I wish I had a dollar for every time I’ve heard a complaint about cyclists not stopping at stop signs. I’d have enough money to buy at least one new bicycle, maybe two or three.
And now one Montana lawmaker would like to make this normal behavior legal, just as it has been for 27 years in Idaho.
Robin Hamilton (D-Missoula) has sponsored HB 68, which is currently under consideration by the Montana Legislature, to be like Idaho and allow cyclists to treat stop signs like yield signs. I suspect this idea might give some motorists and police officers – at least those who don’t ride their bicycles – heartburn or worse. Before giving in to a knee-jerk reaction, consider this.
Commuting on a bicycle isn’t easy, which is why most people don’t do it, of course. Yet, for many reasons such as promoting preventive health care, saving fossil fuels, and addressing municipal parking and traffic issues, we should encourage bicycle commuting.
Residential neighborhoods, where city officials often designate “bicycle routes” are often awash with stop signs. The idea is to keep bicycles off high-traffic thoroughfares, which may or may not be a good idea, but the plethora of stop signs means cyclists must continually unclip and put a foot down instead of keeping some of their hard-earned momentum – or technically violate the law by not coming to a full stop.
Most experienced cyclists always put safety first. In no circumstance is a cyclist going to ride through any stop sign at high speed without making absolutely sure it’s safe. Most cyclists risk getting traffic violations by slowing to a “reasonable speed,” checking for oncoming traffic and not seeing any, rolling through a residential intersection. Seeing traffic, they make a dead stop and yield to the motorist or other cyclist. This common and technically illegal behavior is usually restricted to residential intersections, not intersections with main streets with heavy traffic or stoplights. All cyclists must make complete stops when entering high-traffic streets and at all stoplights.
Stop signs on residential routes make cycling so difficult that I usually take the high-traffic, through streets across town. Experienced cyclists take through streets for the same reason motorists take through streets. Cyclists not only get to their destination in half the time, but to me, it seems safer and easier.
The concept of the bill is “counter intuitive” to police officers, Hamilton admitted in a phone interview, “but it only makes customary cycling behavior legal. We’ve had a laboratory next door called Idaho for many years, and the law hasn’t caused any increase in accidents or fines.”

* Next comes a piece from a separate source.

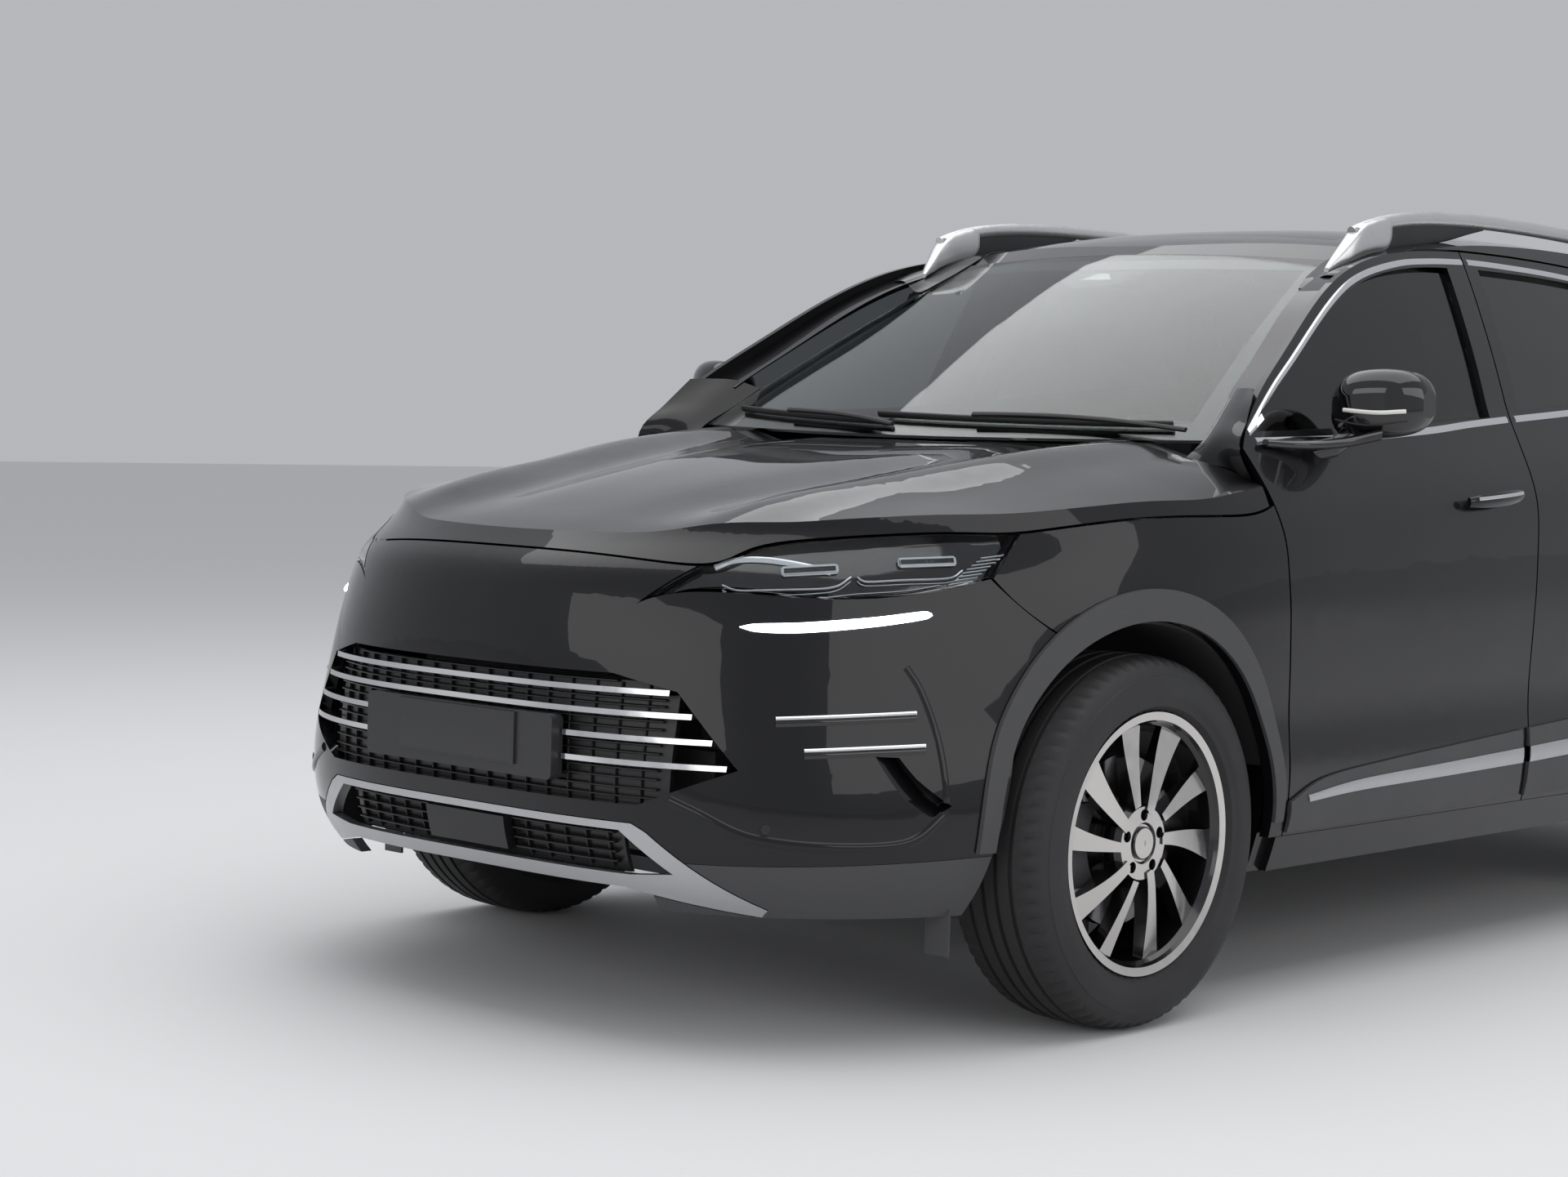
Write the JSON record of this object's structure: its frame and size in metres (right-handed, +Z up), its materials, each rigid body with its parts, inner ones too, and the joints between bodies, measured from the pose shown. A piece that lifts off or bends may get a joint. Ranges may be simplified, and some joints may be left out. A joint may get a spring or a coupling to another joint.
{
  "type": "plug-in hybrid crossover",
  "caption": "Black five-door plug-in hybrid crossover with hinged doors, bonnet, tailgate and flaps, steered front wheels and turning wheels.",
  "frame": {"origin": "on the ground, midway along the length and width", "axes": "+X towards the left side, -Y towards the front, +Z up"},
  "size_m": [2.08, 4.805, 1.6725],
  "materials": {
    "paint_black": "gloss",
    "cladding_grey": "matte",
    "dark_plastic": "matte",
    "gloss_black": "gloss",
    "satin_silver": "satin",
    "bright_chrome": "polished",
    "clear_glass": "clear",
    "tinted_glass": "tinted",
    "lamp_red": "gloss",
    "tyre_rubber": "matte",
    "rim_two_tone": "machined face, black pockets",
    "underseal": "matte",
    "cast_metal": "rough",
    "seat_leather": "satin",
    "soft_black": "grained"
  },
  "bodies": {
    "body": {"battery_pack": "underseal", "body_side_left": "paint_black", "body_side_right": "paint_black", "cladding": "cladding_grey", "cowl_panel": "dark_plastic", "dashboard": "soft_black", "exhaust": "cast_metal", "fender_left": "paint_black", "fender_right": "paint_black", "fixed_glass": "clear_glass", "front_bumper": "paint_black", "grille_bars": "bright_chrome", "grille_mesh": "dark_plastic", "headlamp_housings": "gloss_black", "headlamp_lenses": "clear_glass", "plate_holders": "cladding_grey", "powertrain_block": "cast_metal", "quarter_left": "paint_black", "quarter_right": "paint_black", "rear_bumper": "paint_black", "roof_panel": "paint_black", "roof_rails": "satin_silver", "seats": "seat_leather", "skid_frames": "satin_silver", "suspension": "cast_metal", "tail_lamps": "lamp_red", "underbody": "underseal"},
    "bonnet": {"bonnet": "paint_black"},
    "tailgate": {"tailgate": "paint_black", "tailgate_glass": "tinted_glass"},
    "steering_wheel": {"steering_wheel": "soft_black"},
    "fuel_flap": {"fuel_flap": "paint_black"},
    "charge_flap": {"charge_flap": "paint_black"},
    "steer_left": {"knuckle_left": "cast_metal"},
    "steer_right": {"knuckle_right": "cast_metal"},
    "door_front_left": {"door_front_left": "paint_black", "door_glass_front_left": "tinted_glass", "mirror_left": "gloss_black"},
    "door_rear_left": {"door_rear_left": "paint_black", "door_glass_rear_left": "tinted_glass"},
    "wheel_front_left": {"tyre_front_left": "tyre_rubber", "wheel_front_left": "rim_two_tone"},
    "wheel_rear_left": {"tyre_rear_left": "tyre_rubber", "wheel_rear_left": "rim_two_tone"},
    "door_front_right": {"door_front_right": "paint_black", "door_glass_front_right": "tinted_glass", "mirror_right": "gloss_black"},
    "door_rear_right": {"door_rear_right": "paint_black", "door_glass_rear_right": "tinted_glass"},
    "wheel_front_right": {"tyre_front_right": "tyre_rubber", "wheel_front_right": "rim_two_tone"},
    "wheel_rear_right": {"tyre_rear_right": "tyre_rubber", "wheel_rear_right": "rim_two_tone"}
  },
  "joints": [
    {"name": "steer_left", "type": "hinge", "parent": "body", "child": "steer_left", "pos_m": [0.752, -1.4575, 0.2], "axis": [-0.2456, 0, 0.9694], "range_deg": [-33, 33]},
    {"name": "wheel_spin_front_left", "type": "hinge", "parent": "steer_left", "child": "wheel_front_left", "pos_m": [0.815, -1.4575, 0.359], "axis": [1, 0, 0], "continuous": true},
    {"name": "wheel_spin_rear_left", "type": "hinge", "parent": "body", "child": "wheel_rear_left", "pos_m": [0.815, 1.3075, 0.359], "axis": [1, 0, 0], "continuous": true},
    {"name": "door_front_left", "type": "hinge", "parent": "body", "child": "door_front_left", "pos_m": [0.936, -1.135, 0.45], "axis": [-0.0492, 0, 0.9988], "range_deg": [-66, 0]},
    {"name": "door_rear_left", "type": "hinge", "parent": "body", "child": "door_rear_left", "pos_m": [0.936, -0.13, 0.45], "axis": [-0.0492, 0, 0.9988], "range_deg": [-66, 0]},
    {"name": "steer_right", "type": "hinge", "parent": "body", "child": "steer_right", "pos_m": [-0.752, -1.4575, 0.2], "axis": [0.2456, 0, 0.9694], "range_deg": [-33, 33]},
    {"name": "wheel_spin_front_right", "type": "hinge", "parent": "steer_right", "child": "wheel_front_right", "pos_m": [-0.815, -1.4575, 0.359], "axis": [1, 0, 0], "continuous": true},
    {"name": "wheel_spin_rear_right", "type": "hinge", "parent": "body", "child": "wheel_rear_right", "pos_m": [-0.815, 1.3075, 0.359], "axis": [1, 0, 0], "continuous": true},
    {"name": "door_front_right", "type": "hinge", "parent": "body", "child": "door_front_right", "pos_m": [-0.936, -1.135, 0.45], "axis": [0.0492, 0, 0.9988], "range_deg": [0, 66]},
    {"name": "door_rear_right", "type": "hinge", "parent": "body", "child": "door_rear_right", "pos_m": [-0.936, -0.13, 0.45], "axis": [0.0492, 0, 0.9988], "range_deg": [0, 66]},
    {"name": "steering_wheel", "type": "hinge", "parent": "body", "child": "steering_wheel", "pos_m": [0.37, -0.56, 0.985], "axis": [0, 0.9272, 0.3746], "range_deg": [-460, 460]},
    {"name": "bonnet", "type": "hinge", "parent": "body", "child": "bonnet", "pos_m": [0, -1.03, 1.11], "axis": [-1, 0, 0], "range_deg": [0, 42]},
    {"name": "tailgate", "type": "hinge", "parent": "body", "child": "tailgate", "pos_m": [0, 1.815, 1.59], "axis": [1, 0, 0], "range_deg": [0, 75]},
    {"name": "fuel_flap", "type": "hinge", "parent": "body", "child": "fuel_flap", "pos_m": [0.93, 1.502, 0.965], "axis": [0, 0, 1], "range_deg": [-85, 0]},
    {"name": "charge_flap", "type": "hinge", "parent": "body", "child": "charge_flap", "pos_m": [-0.93, 1.502, 0.965], "axis": [0, 0, 1], "range_deg": [0, 85]}
  ],
  "couplings": [
    {"joint": "steer_right", "follows": "steer_left", "ratio": 1},
    {"joint": "steering_wheel", "follows": "steer_left", "ratio": 13.9}
  ]
}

Hamilton told me about a conversation he had with the Missoula Police Chief who was concerned about the bill. He asked the chief to call his peers in Idaho cities, which he did, and then came back to Hamilton and agreed “it hasn’t been an issue” in the Gem State.
Nor would it be in Montana and other states.

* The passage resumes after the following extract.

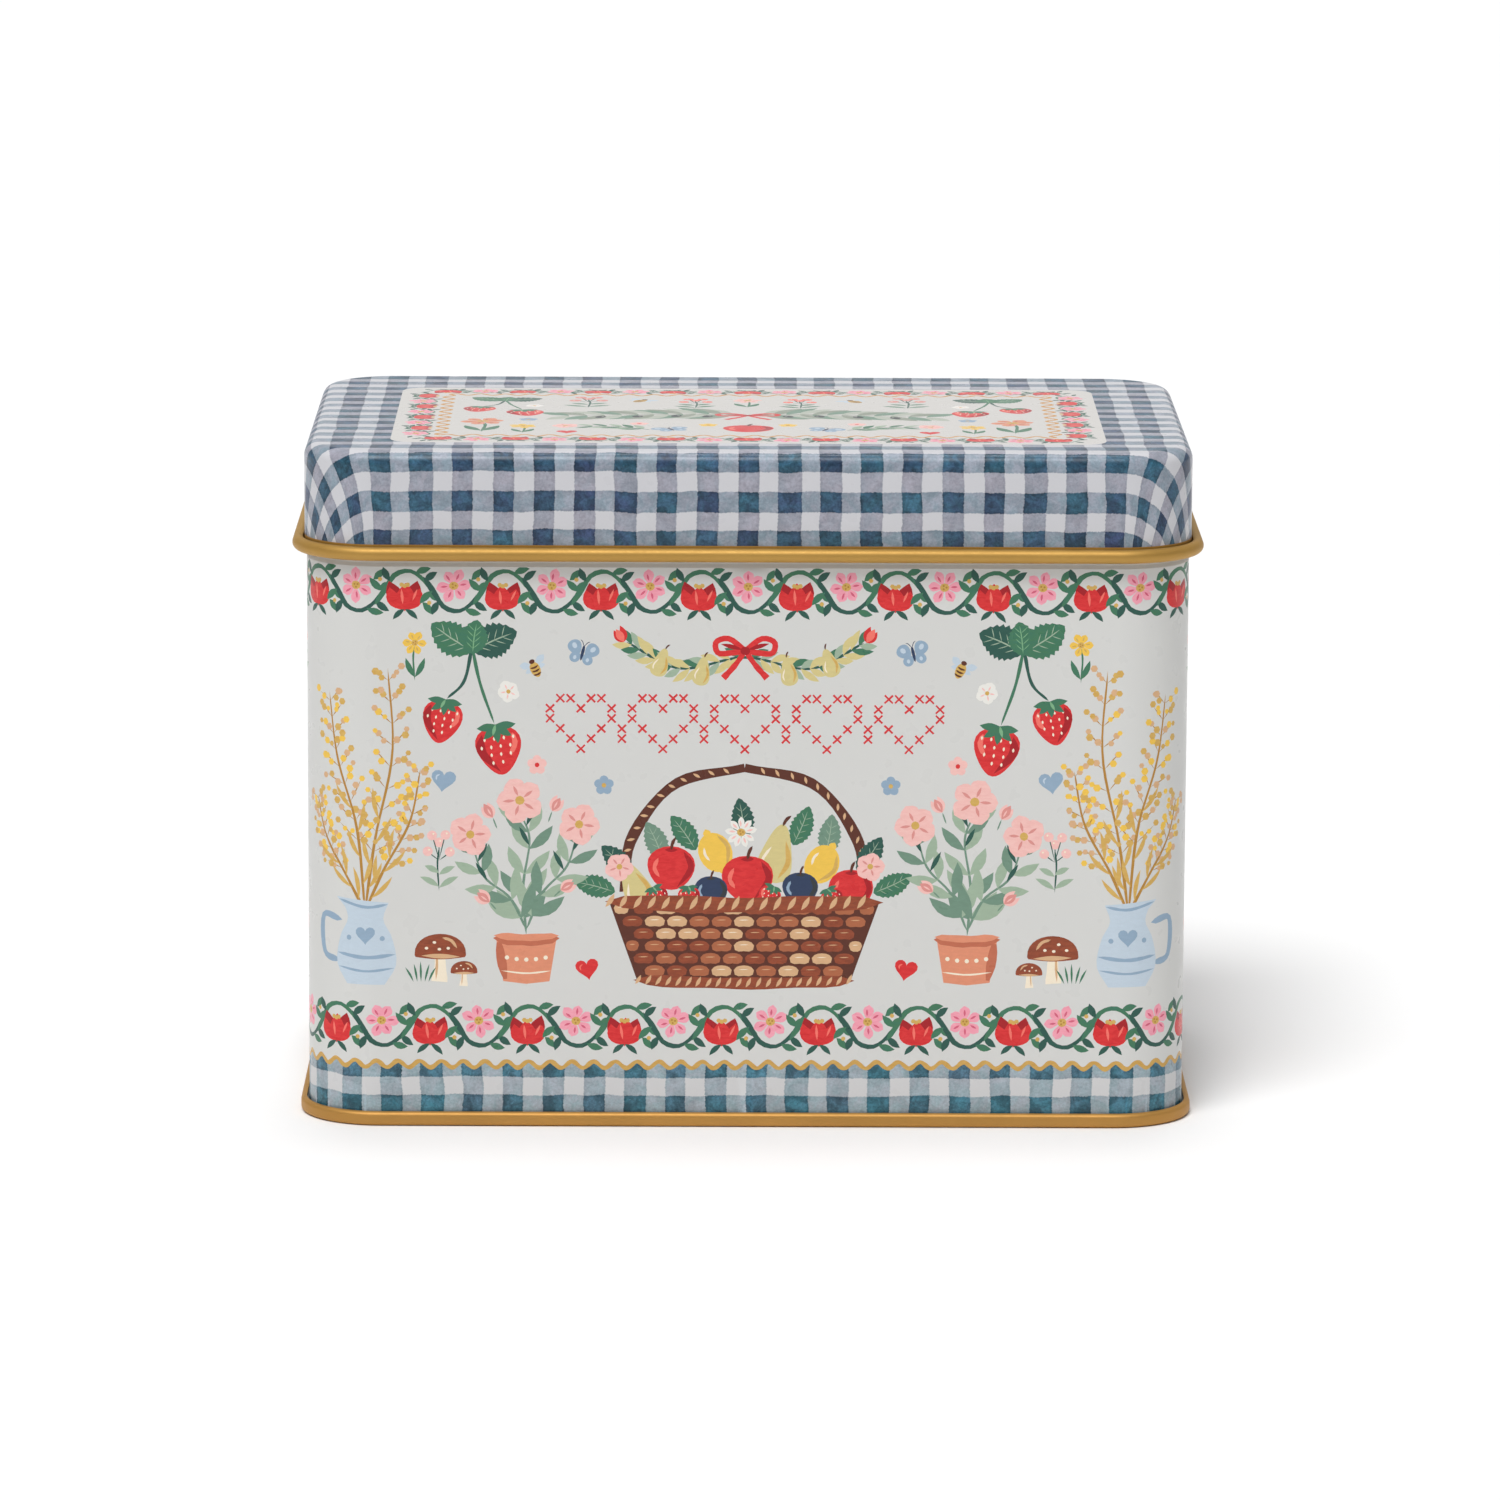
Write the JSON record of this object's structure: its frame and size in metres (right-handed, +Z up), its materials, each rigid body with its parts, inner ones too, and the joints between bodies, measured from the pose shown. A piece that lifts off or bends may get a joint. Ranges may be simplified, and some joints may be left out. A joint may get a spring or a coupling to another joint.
{
  "type": "recipe card box",
  "caption": "Rectangular printed tinplate box with a hinged, deep-skirted lid and rolled rims, holding tabbed dividers and index cards upright.",
  "frame": {"origin": "middle of the footprint, on the surface that the box stands on", "axes": "+X to the right seen from the front, +Y towards the back where the hinge is, +Z up"},
  "size_m": [0.1696, 0.1066, 0.127],
  "materials": {
    "printed_tinplate": "satin lacquer over print",
    "gingham_tinplate": "satin lacquer over print",
    "gold_lacquer": "satin metallic lacquer",
    "bare_steel": "drawn wire",
    "card_stock": "uncoated card",
    "divider_board": "coated board"
  },
  "bodies": {
    "box": {"body_wall": "printed_tinplate", "base_panel": "gold_lacquer", "hinge_strap_left": "gold_lacquer", "hinge_strap_right": "gold_lacquer", "divider_1": "divider_board", "divider_2": "divider_board", "divider_3": "divider_board", "divider_4": "divider_board", "divider_5": "divider_board", "divider_6": "divider_board", "divider_7": "divider_board", "divider_8": "divider_board", "recipe_card_01": "card_stock", "recipe_card_02": "card_stock", "recipe_card_03": "card_stock", "recipe_card_04": "card_stock", "recipe_card_05": "card_stock", "recipe_card_06": "card_stock", "recipe_card_07": "card_stock", "recipe_card_08": "card_stock", "recipe_card_09": "card_stock", "recipe_card_10": "card_stock", "recipe_card_11": "card_stock", "recipe_card_12": "card_stock", "recipe_card_13": "card_stock", "recipe_card_14": "card_stock", "recipe_card_15": "card_stock", "recipe_card_16": "card_stock"},
    "lid": {"lid_shell": "gingham_tinplate", "hinge_pin_left": "bare_steel", "hinge_pin_right": "bare_steel"}
  },
  "joints": [
    {"name": "lid_hinge", "type": "hinge", "parent": "box", "child": "lid", "pos_m": [0, 0.052, 0.1081], "axis": [-1, 0, 0], "range_deg": [0, 110]}
  ]
}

I only wish police officers and lawmakers would have a little confidence that adult, experienced cyclists always put safety first because when on the roads they know who is the windshield and who is the bug.
I called Idaho’s bicycle and pedestrian coordinator Mark McNeese about Idaho’s law and he confirmed what Hamilton said. Idaho has had this law on the books since 1982, and according to McNeese, it has never been controversial nor have there been any attempts to change or overturn it. It has not caused any increase in bicycle-related accidents, nor does Idaho have a higher rate of bicycle accidents than other states.

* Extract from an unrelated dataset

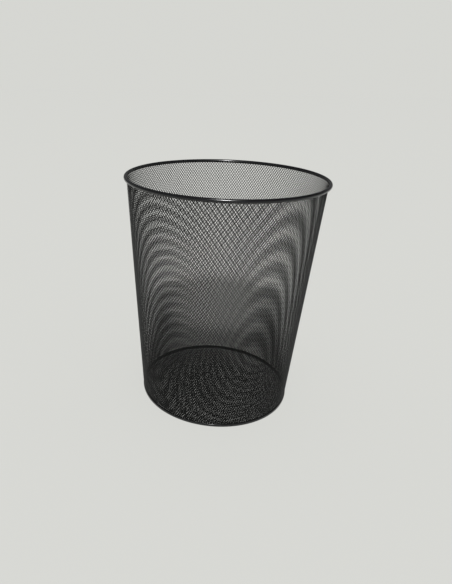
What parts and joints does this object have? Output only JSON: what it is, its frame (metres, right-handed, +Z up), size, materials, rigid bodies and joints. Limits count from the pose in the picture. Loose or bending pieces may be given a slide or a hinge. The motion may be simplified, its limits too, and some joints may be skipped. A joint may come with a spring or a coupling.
{
  "type": "wastebasket",
  "caption": "Round open-topped wastebasket of black expanded metal mesh, tapering to its base, with a rolled rim tube and a rolled base ring.",
  "frame": {"origin": "centre of the base ring's underside, on the surface that the basket stands on", "axes": "+Z up along the basket's axis, from the floor to the open mouth; -X towards the wall's lap seam"},
  "size_m": [0.295, 0.295, 0.35],
  "materials": {
    "mesh_paint": "semi-gloss black paint on expanded steel",
    "rim_paint": "gloss black paint on rolled steel"
  },
  "bodies": {
    "root": {"wall_mesh": "mesh_paint", "floor_mesh": "mesh_paint", "rim_tube": "rim_paint", "base_ring": "rim_paint"}
  },
  "joints": []
}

Other states like California and Virgina are studying Idaho’s law, as are cities like Minneapolis and Portland, McNeese said, but “Nobody else has been able to get it passed, and I don’t know why.”
Idaho has recently gone a step further, McNeese noted, by passing a companion law that allows cyclists to stop at a red light and then proceed through it if there’s no oncoming traffic.
I asked Hamilton about the prospects for his bill, and he said, ” I think it’s going to die. The cycling community didn’t show up at the hearing to support it.”
Huh? Here we have a conscientious lawmaker trying to make a progressive move for bicycle commuters and not even one shows up to support the bill. How bad is that?
Fortunately, there’s still time to make a difference. Run to your computer and dash off an e-mail to members of the House Transportation Committee, especially to your local rep if he or she is on that committee. You can find the full text of HB 68 and a list of representatives and email addresses at leg.mt.gov.
If we cyclists don’t show up to support such efforts to improve what are outdated state laws related to cycling, do we deserve help?